# GSD skipping a meal per day



## GSDSammie (Dec 13, 2010)

Hi there, for the last 3 days my 17 month old GSD has refused to eat 1 of his 2 daily meals. Either morning, or evening meal but never back to back. His stool and activity level seems normal otherwise. Has anyone else experienced this before? Could it be the heat? It has become really warm in the area where we live. 

Thanks for your advice!


----------



## Wolfiesmom (Apr 10, 2010)

Wow, I was just about to post the same exact thing! My 17 month old is doing exactly what yours is doing! Looking forward to hearing the responses.


----------



## krystyne73 (Oct 13, 2010)

3 of my dogs often skip a meal several times a week. Meika is my only dog that has never refused a meal lol
usually during the summer, I cut their food back.


----------



## Packen (Sep 14, 2008)

A dog will typically eat less if the exercise level is reduced. My dog eats like a pig but he works long routines 5x a week. When I am on travel his food intake reduces about 30% due to less exercise but weight remains constant. Maybe this is what is going on?


----------



## RogueRed26 (Jul 15, 2010)

Texas, my 11 month old, is doing this as well -thoigh, its been ongoing for a few months now. It just might be the heat. It's 98 over here in Texas with high humidity. It phased me at first, but as long as she eats one meal, that's fine with me, since she is a very picky eater. I would like to see what others have say either way.


----------



## Lauri & The Gang (Jun 28, 2001)

It most likely is the heat as long as the dog seems fine in all other ways.

I personally don't like my dogs to go more than 12 hours without eating as they tend to urp up bile when they do. I would try cutting back on the amount of the meal they usually skip and see if that helps.


----------



## fuzzybunny (Apr 29, 2011)

My guy has done this the past couple of days because of the heat. I let him cool down for a couple of hours after his walk and then feed him supper and that seems to do the trick. Last night he ate his supper at 8pm and had refused it at 5pm. I've also put him in the tub after his walks and hose him down with cold water. He's a long coat and seems to really be affected by the heat.


----------



## RogueRed26 (Jul 15, 2010)

Lauri & The Gang said:


> It most likely is the heat as long as the dog seems fine in all other ways.
> 
> I personally don't like my dogs to go more than 12 hours without eating as they tend to urp up bile when they do. I would try cutting back on the amount of the meal they usually skip and see if that helps.

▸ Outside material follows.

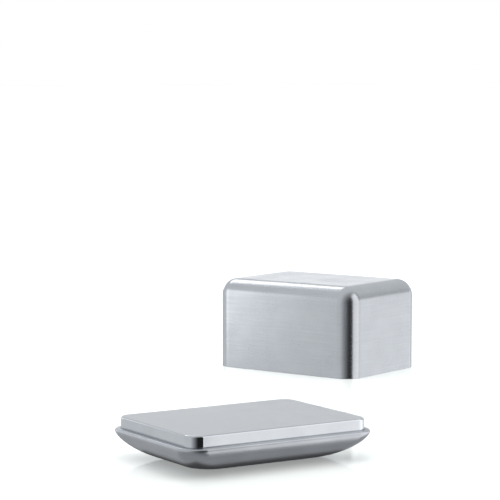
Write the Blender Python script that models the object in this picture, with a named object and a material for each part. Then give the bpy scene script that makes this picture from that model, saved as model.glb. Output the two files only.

That is what I have done. Texas used to eat 3 cups of kibble plus half a can in the winter. Now, she can only eat one or two cups of kibble and half a can. Like I mentioned before, it worried me, but she has not lost any weight. I guess, it is the weather. :crazy:


----------



## GSDSammie (Dec 13, 2010)

thanks for all your feedback! I don't feel as worried anymore  I will keep an eye on him to make sure there are no other changes!


----------



## Lilie (Feb 3, 2010)

All of my dogs eat less when the heat is up. I've cut my GSD a full cup in the evening. But I have increased his raw intake in the a.m.


----------